Real value is created when data is transformed into action.
Conclusion
Energy monitoring and energy management serve different purposes.
Monitoring provides visibility into electricity consumption.
Energy management uses that visibility to reduce waste, improve efficiency, and lower costs.
As energy costs continue to rise, organizations need more than reports and dashboards. They need actionable insights that help identify opportunities for improvement.
The most successful energy programs combine detailed monitoring with continuous analysis and operational decision-making.
Frequently Asked Questions
What is the difference between energy monitoring and energy management?
Energy monitoring focuses on collecting and visualizing energy data, while energy management uses that data to improve efficiency, reduce costs, and support operational decisions.
Why is energy monitoring important?
Energy monitoring provides visibility into how electricity is consumed and helps organizations understand energy usage patterns.
Can energy monitoring reduce energy costs?
Monitoring alone rarely reduces costs.

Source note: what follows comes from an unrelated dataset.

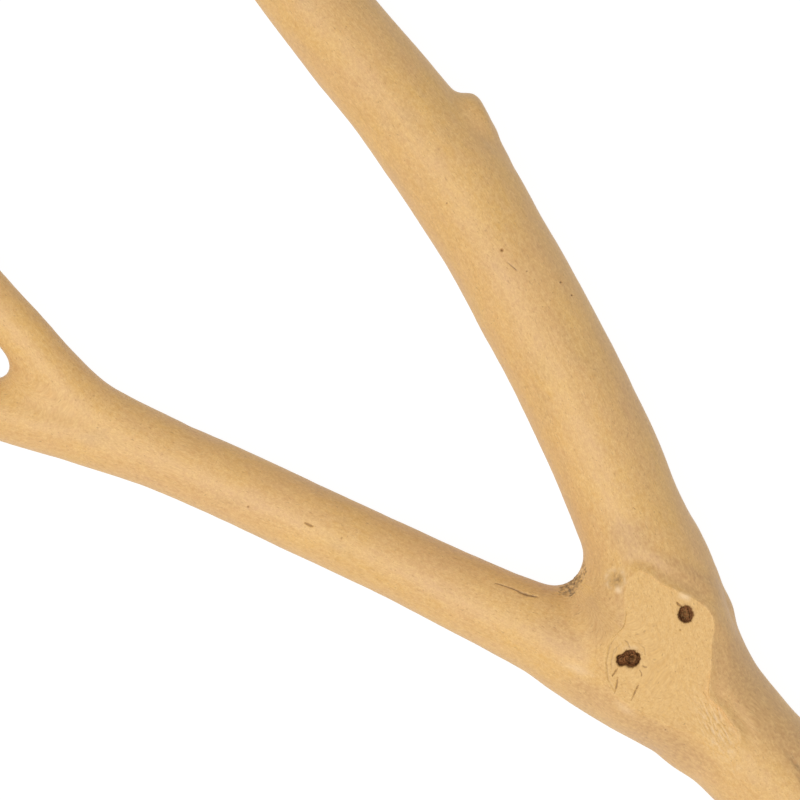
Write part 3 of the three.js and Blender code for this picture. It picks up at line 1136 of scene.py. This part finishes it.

Savings occur when energy data is analyzed and used to drive corrective actions.
What are the benefits of energy management?
Energy management helps reduce energy waste, lower electricity bills, improve operational efficiency, and support sustainability objectives.
Why is high-resolution energy data important?
High-resolution data can reveal short-duration events, anomalies, and inefficiencies that traditional 15-minute measurements often miss.
What industries benefit from energy management?
Commercial buildings, offices, retail properties, healthcare facilities, educational campuses, logistics centers, and industrial operations can all benefit from improved energy management.